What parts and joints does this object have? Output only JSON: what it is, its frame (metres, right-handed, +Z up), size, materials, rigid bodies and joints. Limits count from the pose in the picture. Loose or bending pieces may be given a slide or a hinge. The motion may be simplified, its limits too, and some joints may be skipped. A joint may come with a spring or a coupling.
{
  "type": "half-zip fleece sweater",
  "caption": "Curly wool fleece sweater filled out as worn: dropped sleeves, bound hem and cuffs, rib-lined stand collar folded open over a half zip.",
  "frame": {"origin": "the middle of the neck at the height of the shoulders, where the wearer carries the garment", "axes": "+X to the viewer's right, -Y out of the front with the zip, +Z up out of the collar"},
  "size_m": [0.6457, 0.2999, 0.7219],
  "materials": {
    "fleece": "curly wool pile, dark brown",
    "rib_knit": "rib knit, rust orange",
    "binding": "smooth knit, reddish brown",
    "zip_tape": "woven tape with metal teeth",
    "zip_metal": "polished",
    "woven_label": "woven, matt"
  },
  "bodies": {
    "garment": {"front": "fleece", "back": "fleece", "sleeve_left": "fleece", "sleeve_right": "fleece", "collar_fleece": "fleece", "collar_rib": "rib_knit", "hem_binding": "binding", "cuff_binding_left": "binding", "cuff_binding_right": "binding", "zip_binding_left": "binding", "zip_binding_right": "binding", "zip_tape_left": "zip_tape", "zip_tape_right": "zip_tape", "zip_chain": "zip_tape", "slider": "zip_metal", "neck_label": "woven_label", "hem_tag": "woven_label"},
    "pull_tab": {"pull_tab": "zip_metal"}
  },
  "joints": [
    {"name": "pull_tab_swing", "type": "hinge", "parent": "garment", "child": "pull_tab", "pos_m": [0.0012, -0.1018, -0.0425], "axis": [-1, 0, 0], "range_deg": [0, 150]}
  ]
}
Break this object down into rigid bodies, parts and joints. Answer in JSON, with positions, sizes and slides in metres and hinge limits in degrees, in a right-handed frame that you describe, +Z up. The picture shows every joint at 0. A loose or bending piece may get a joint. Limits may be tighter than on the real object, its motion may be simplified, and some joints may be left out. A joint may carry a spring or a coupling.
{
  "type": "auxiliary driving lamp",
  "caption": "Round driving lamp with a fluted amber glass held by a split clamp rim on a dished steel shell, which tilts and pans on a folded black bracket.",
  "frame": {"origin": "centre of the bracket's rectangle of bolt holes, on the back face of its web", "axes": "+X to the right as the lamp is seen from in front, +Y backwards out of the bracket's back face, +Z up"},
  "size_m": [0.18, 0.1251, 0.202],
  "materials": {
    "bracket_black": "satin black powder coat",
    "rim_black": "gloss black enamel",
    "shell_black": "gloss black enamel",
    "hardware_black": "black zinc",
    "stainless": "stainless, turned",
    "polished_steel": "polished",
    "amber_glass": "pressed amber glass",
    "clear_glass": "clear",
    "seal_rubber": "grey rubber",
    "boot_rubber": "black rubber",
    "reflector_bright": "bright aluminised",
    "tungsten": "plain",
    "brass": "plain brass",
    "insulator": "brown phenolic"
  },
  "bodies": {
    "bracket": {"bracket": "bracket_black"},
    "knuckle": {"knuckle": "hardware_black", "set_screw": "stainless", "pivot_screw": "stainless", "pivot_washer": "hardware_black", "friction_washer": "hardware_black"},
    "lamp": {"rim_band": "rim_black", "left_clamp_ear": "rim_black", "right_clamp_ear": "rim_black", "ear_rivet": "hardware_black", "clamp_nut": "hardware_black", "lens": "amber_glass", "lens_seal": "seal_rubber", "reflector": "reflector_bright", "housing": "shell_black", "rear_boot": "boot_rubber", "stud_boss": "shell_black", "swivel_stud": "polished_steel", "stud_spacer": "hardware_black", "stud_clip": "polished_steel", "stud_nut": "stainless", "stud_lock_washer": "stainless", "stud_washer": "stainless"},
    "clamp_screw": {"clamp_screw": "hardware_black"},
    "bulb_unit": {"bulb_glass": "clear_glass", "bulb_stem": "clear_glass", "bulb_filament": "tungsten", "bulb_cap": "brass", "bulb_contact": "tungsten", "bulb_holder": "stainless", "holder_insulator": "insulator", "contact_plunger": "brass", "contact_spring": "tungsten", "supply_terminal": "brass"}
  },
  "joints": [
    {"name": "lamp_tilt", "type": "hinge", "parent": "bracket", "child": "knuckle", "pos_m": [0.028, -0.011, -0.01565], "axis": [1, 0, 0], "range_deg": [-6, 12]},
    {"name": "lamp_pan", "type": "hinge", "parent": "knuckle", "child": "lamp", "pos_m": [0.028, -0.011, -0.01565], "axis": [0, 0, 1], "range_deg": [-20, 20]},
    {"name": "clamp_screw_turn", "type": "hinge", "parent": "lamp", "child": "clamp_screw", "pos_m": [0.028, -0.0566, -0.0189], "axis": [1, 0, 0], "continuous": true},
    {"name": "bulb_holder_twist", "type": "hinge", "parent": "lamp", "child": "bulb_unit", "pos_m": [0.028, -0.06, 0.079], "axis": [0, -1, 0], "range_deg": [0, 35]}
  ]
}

....................

▸ **EXERCISE DESCRIPTION**
Copy out every line of the data above, exactly as given.

▸ **TASK RESULT**
What parts and joints does this object have? Output only JSON: what it is, its frame (metres, right-handed, +Z up), size, materials, rigid bodies and joints. Limits count from the pose in the picture. Loose or bending pieces may be given a slide or a hinge. The motion may be simplified, its limits too, and some joints may be skipped. A joint may come with a spring or a coupling.
{
  "type": "half-zip fleece sweater",
  "caption": "Curly wool fleece sweater filled out as worn: dropped sleeves, bound hem and cuffs, rib-lined stand collar folded open over a half zip.",
  "frame": {"origin": "the middle of the neck at the height of the shoulders, where the wearer carries the garment", "axes": "+X to the viewer's right, -Y out of the front with the zip, +Z up out of the collar"},
  "size_m": [0.6457, 0.2999, 0.7219],
  "materials": {
    "fleece": "curly wool pile, dark brown",
    "rib_knit": "rib knit, rust orange",
    "binding": "smooth knit, reddish brown",
    "zip_tape": "woven tape with metal teeth",
    "zip_metal": "polished",
    "woven_label": "woven, matt"
  },
  "bodies": {
    "garment": {"front": "fleece", "back": "fleece", "sleeve_left": "fleece", "sleeve_right": "fleece", "collar_fleece": "fleece", "collar_rib": "rib_knit", "hem_binding": "binding", "cuff_binding_left": "binding", "cuff_binding_right": "binding", "zip_binding_left": "binding", "zip_binding_right": "binding", "zip_tape_left": "zip_tape", "zip_tape_right": "zip_tape", "zip_chain": "zip_tape", "slider": "zip_metal", "neck_label": "woven_label", "hem_tag": "woven_label"},
    "pull_tab": {"pull_tab": "zip_metal"}
  },
  "joints": [
    {"name": "pull_tab_swing", "type": "hinge", "parent": "garment", "child": "pull_tab", "pos_m": [0.0012, -0.1018, -0.0425], "axis": [-1, 0, 0], "range_deg": [0, 150]}
  ]
}
Break this object down into rigid bodies, parts and joints. Answer in JSON, with positions, sizes and slides in metres and hinge limits in degrees, in a right-handed frame that you describe, +Z up. The picture shows every joint at 0. A loose or bending piece may get a joint. Limits may be tighter than on the real object, its motion may be simplified, and some joints may be left out. A joint may carry a spring or a coupling.
{
  "type": "auxiliary driving lamp",
  "caption": "Round driving lamp with a fluted amber glass held by a split clamp rim on a dished steel shell, which tilts and pans on a folded black bracket.",
  "frame": {"origin": "centre of the bracket's rectangle of bolt holes, on the back face of its web", "axes": "+X to the right as the lamp is seen from in front, +Y backwards out of the bracket's back face, +Z up"},
  "size_m": [0.18, 0.1251, 0.202],
  "materials": {
    "bracket_black": "satin black powder coat",
    "rim_black": "gloss black enamel",
    "shell_black": "gloss black enamel",
    "hardware_black": "black zinc",
    "stainless": "stainless, turned",
    "polished_steel": "polished",
    "amber_glass": "pressed amber glass",
    "clear_glass": "clear",
    "seal_rubber": "grey rubber",
    "boot_rubber": "black rubber",
    "reflector_bright": "bright aluminised",
    "tungsten": "plain",
    "brass": "plain brass",
    "insulator": "brown phenolic"
  },
  "bodies": {
    "bracket": {"bracket": "bracket_black"},
    "knuckle": {"knuckle": "hardware_black", "set_screw": "stainless", "pivot_screw": "stainless", "pivot_washer": "hardware_black", "friction_washer": "hardware_black"},
    "lamp": {"rim_band": "rim_black", "left_clamp_ear": "rim_black", "right_clamp_ear": "rim_black", "ear_rivet": "hardware_black", "clamp_nut": "hardware_black", "lens": "amber_glass", "lens_seal": "seal_rubber", "reflector": "reflector_bright", "housing": "shell_black", "rear_boot": "boot_rubber", "stud_boss": "shell_black", "swivel_stud": "polished_steel", "stud_spacer": "hardware_black", "stud_clip": "polished_steel", "stud_nut": "stainless", "stud_lock_washer": "stainless", "stud_washer": "stainless"},
    "clamp_screw": {"clamp_screw": "hardware_black"},
    "bulb_unit": {"bulb_glass": "clear_glass", "bulb_stem": "clear_glass", "bulb_filament": "tungsten", "bulb_cap": "brass", "bulb_contact": "tungsten", "bulb_holder": "stainless", "holder_insulator": "insulator", "contact_plunger": "brass", "contact_spring": "tungsten", "supply_terminal": "brass"}
  },
  "joints": [
    {"name": "lamp_tilt", "type": "hinge", "parent": "bracket", "child": "knuckle", "pos_m": [0.028, -0.011, -0.01565], "axis": [1, 0, 0], "range_deg": [-6, 12]},
    {"name": "lamp_pan", "type": "hinge", "parent": "knuckle", "child": "lamp", "pos_m": [0.028, -0.011, -0.01565], "axis": [0, 0, 1], "range_deg": [-20, 20]},
    {"name": "clamp_screw_turn", "type": "hinge", "parent": "lamp", "child": "clamp_screw", "pos_m": [0.028, -0.0566, -0.0189], "axis": [1, 0, 0], "continuous": true},
    {"name": "bulb_holder_twist", "type": "hinge", "parent": "lamp", "child": "bulb_unit", "pos_m": [0.028, -0.06, 0.079], "axis": [0, -1, 0], "range_deg": [0, 35]}
  ]
}